Extract all of the data and reproduce it precisely.
________________
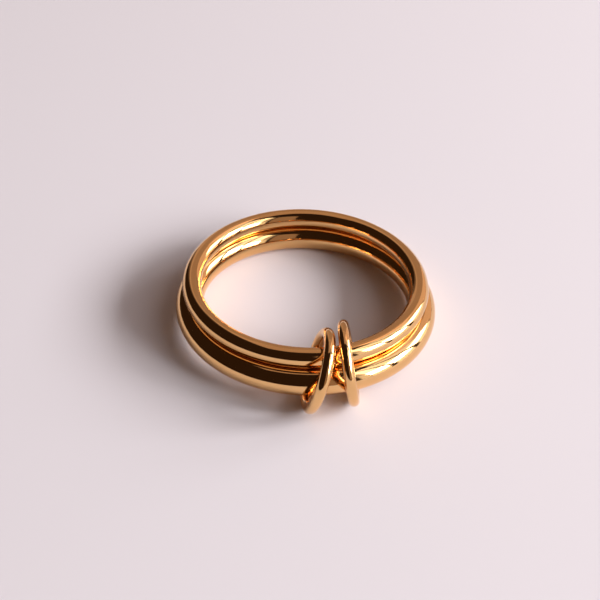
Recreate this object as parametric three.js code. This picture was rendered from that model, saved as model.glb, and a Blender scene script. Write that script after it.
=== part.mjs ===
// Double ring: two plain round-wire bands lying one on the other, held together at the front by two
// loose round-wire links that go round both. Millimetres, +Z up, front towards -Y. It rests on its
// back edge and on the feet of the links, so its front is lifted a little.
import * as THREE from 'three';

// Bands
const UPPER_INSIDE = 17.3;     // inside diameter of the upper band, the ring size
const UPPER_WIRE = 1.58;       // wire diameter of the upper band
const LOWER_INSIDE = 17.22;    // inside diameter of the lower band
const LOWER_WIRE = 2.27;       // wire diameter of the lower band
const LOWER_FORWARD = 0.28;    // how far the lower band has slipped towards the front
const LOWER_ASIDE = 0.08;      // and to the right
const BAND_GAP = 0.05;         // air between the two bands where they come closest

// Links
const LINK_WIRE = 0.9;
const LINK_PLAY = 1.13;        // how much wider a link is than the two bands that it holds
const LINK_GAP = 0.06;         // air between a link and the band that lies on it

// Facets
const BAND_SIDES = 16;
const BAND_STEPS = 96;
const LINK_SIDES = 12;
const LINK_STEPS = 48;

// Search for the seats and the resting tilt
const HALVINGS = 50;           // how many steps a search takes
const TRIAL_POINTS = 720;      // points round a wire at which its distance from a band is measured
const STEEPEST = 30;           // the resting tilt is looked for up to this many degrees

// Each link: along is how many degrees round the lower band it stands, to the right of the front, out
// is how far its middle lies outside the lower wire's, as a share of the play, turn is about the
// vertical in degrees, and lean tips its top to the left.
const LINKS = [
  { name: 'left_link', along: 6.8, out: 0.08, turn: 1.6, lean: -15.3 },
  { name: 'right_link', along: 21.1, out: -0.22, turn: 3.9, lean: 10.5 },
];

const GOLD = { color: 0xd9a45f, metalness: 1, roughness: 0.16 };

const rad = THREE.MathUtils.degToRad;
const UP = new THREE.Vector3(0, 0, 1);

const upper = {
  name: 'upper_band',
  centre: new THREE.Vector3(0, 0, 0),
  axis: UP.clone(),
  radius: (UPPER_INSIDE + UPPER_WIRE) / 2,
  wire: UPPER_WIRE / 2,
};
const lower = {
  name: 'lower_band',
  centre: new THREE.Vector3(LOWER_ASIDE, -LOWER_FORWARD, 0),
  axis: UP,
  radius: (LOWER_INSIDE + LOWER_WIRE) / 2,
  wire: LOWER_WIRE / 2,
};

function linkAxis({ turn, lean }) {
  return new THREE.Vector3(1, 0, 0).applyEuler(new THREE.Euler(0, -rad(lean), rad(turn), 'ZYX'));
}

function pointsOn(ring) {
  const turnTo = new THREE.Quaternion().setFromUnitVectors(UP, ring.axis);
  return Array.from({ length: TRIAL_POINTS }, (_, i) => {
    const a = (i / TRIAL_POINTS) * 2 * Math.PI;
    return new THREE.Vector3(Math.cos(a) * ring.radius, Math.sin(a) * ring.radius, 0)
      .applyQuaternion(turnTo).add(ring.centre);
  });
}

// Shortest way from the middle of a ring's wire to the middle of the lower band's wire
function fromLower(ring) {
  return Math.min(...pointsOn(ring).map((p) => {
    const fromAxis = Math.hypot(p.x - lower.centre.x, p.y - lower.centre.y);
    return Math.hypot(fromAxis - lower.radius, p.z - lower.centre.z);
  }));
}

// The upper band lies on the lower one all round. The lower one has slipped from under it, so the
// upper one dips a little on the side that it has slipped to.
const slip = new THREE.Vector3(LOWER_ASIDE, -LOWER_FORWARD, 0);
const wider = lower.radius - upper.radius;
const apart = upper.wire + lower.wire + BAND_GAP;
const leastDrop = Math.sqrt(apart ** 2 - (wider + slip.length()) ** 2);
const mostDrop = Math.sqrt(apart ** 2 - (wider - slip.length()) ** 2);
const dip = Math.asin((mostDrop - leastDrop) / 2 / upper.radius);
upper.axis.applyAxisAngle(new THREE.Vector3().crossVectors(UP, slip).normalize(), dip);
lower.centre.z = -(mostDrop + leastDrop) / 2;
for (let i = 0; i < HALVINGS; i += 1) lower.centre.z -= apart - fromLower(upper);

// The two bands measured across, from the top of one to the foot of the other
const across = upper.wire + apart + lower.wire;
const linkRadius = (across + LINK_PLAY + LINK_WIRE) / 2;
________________
## Final result
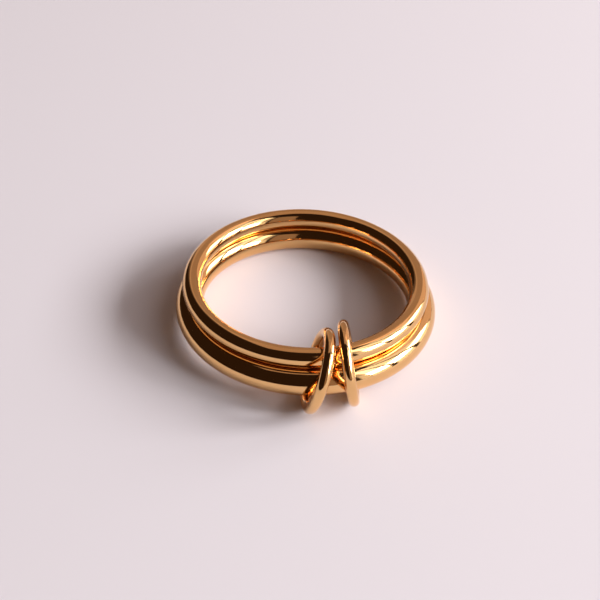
Recreate this object as parametric three.js code. This picture was rendered from that model, saved as model.glb, and a Blender scene script. Write that script after it.
=== part.mjs ===
// Double ring: two plain round-wire bands lying one on the other, held together at the front by two
// loose round-wire links that go round both. Millimetres, +Z up, front towards -Y. It rests on its
// back edge and on the feet of the links, so its front is lifted a little.
import * as THREE from 'three';

// Bands
const UPPER_INSIDE = 17.3;     // inside diameter of the upper band, the ring size
const UPPER_WIRE = 1.58;       // wire diameter of the upper band
const LOWER_INSIDE = 17.22;    // inside diameter of the lower band
const LOWER_WIRE = 2.27;       // wire diameter of the lower band
const LOWER_FORWARD = 0.28;    // how far the lower band has slipped towards the front
const LOWER_ASIDE = 0.08;      // and to the right
const BAND_GAP = 0.05;         // air between the two bands where they come closest

// Links
const LINK_WIRE = 0.9;
const LINK_PLAY = 1.13;        // how much wider a link is than the two bands that it holds
const LINK_GAP = 0.06;         // air between a link and the band that lies on it

// Facets
const BAND_SIDES = 16;
const BAND_STEPS = 96;
const LINK_SIDES = 12;
const LINK_STEPS = 48;

// Search for the seats and the resting tilt
const HALVINGS = 50;           // how many steps a search takes
const TRIAL_POINTS = 720;      // points round a wire at which its distance from a band is measured
const STEEPEST = 30;           // the resting tilt is looked for up to this many degrees

// Each link: along is how many degrees round the lower band it stands, to the right of the front, out
// is how far its middle lies outside the lower wire's, as a share of the play, turn is about the
// vertical in degrees, and lean tips its top to the left.
const LINKS = [
  { name: 'left_link', along: 6.8, out: 0.08, turn: 1.6, lean: -15.3 },
  { name: 'right_link', along: 21.1, out: -0.22, turn: 3.9, lean: 10.5 },
];

const GOLD = { color: 0xd9a45f, metalness: 1, roughness: 0.16 };

const rad = THREE.MathUtils.degToRad;
const UP = new THREE.Vector3(0, 0, 1);

const upper = {
  name: 'upper_band',
  centre: new THREE.Vector3(0, 0, 0),
  axis: UP.clone(),
  radius: (UPPER_INSIDE + UPPER_WIRE) / 2,
  wire: UPPER_WIRE / 2,
};
const lower = {
  name: 'lower_band',
  centre: new THREE.Vector3(LOWER_ASIDE, -LOWER_FORWARD, 0),
  axis: UP,
  radius: (LOWER_INSIDE + LOWER_WIRE) / 2,
  wire: LOWER_WIRE / 2,
};

function linkAxis({ turn, lean }) {
  return new THREE.Vector3(1, 0, 0).applyEuler(new THREE.Euler(0, -rad(lean), rad(turn), 'ZYX'));
}

function pointsOn(ring) {
  const turnTo = new THREE.Quaternion().setFromUnitVectors(UP, ring.axis);
  return Array.from({ length: TRIAL_POINTS }, (_, i) => {
    const a = (i / TRIAL_POINTS) * 2 * Math.PI;
    return new THREE.Vector3(Math.cos(a) * ring.radius, Math.sin(a) * ring.radius, 0)
      .applyQuaternion(turnTo).add(ring.centre);
  });
}

// Shortest way from the middle of a ring's wire to the middle of the lower band's wire
function fromLower(ring) {
  return Math.min(...pointsOn(ring).map((p) => {
    const fromAxis = Math.hypot(p.x - lower.centre.x, p.y - lower.centre.y);
    return Math.hypot(fromAxis - lower.radius, p.z - lower.centre.z);
  }));
}

// The upper band lies on the lower one all round. The lower one has slipped from under it, so the
// upper one dips a little on the side that it has slipped to.
const slip = new THREE.Vector3(LOWER_ASIDE, -LOWER_FORWARD, 0);
const wider = lower.radius - upper.radius;
const apart = upper.wire + lower.wire + BAND_GAP;
const leastDrop = Math.sqrt(apart ** 2 - (wider + slip.length()) ** 2);
const mostDrop = Math.sqrt(apart ** 2 - (wider - slip.length()) ** 2);
const dip = Math.asin((mostDrop - leastDrop) / 2 / upper.radius);
upper.axis.applyAxisAngle(new THREE.Vector3().crossVectors(UP, slip).normalize(), dip);
lower.centre.z = -(mostDrop + leastDrop) / 2;
for (let i = 0; i < HALVINGS; i += 1) lower.centre.z -= apart - fromLower(upper);

// The two bands measured across, from the top of one to the foot of the other
const across = upper.wire + apart + lower.wire;
const linkRadius = (across + LINK_PLAY + LINK_WIRE) / 2;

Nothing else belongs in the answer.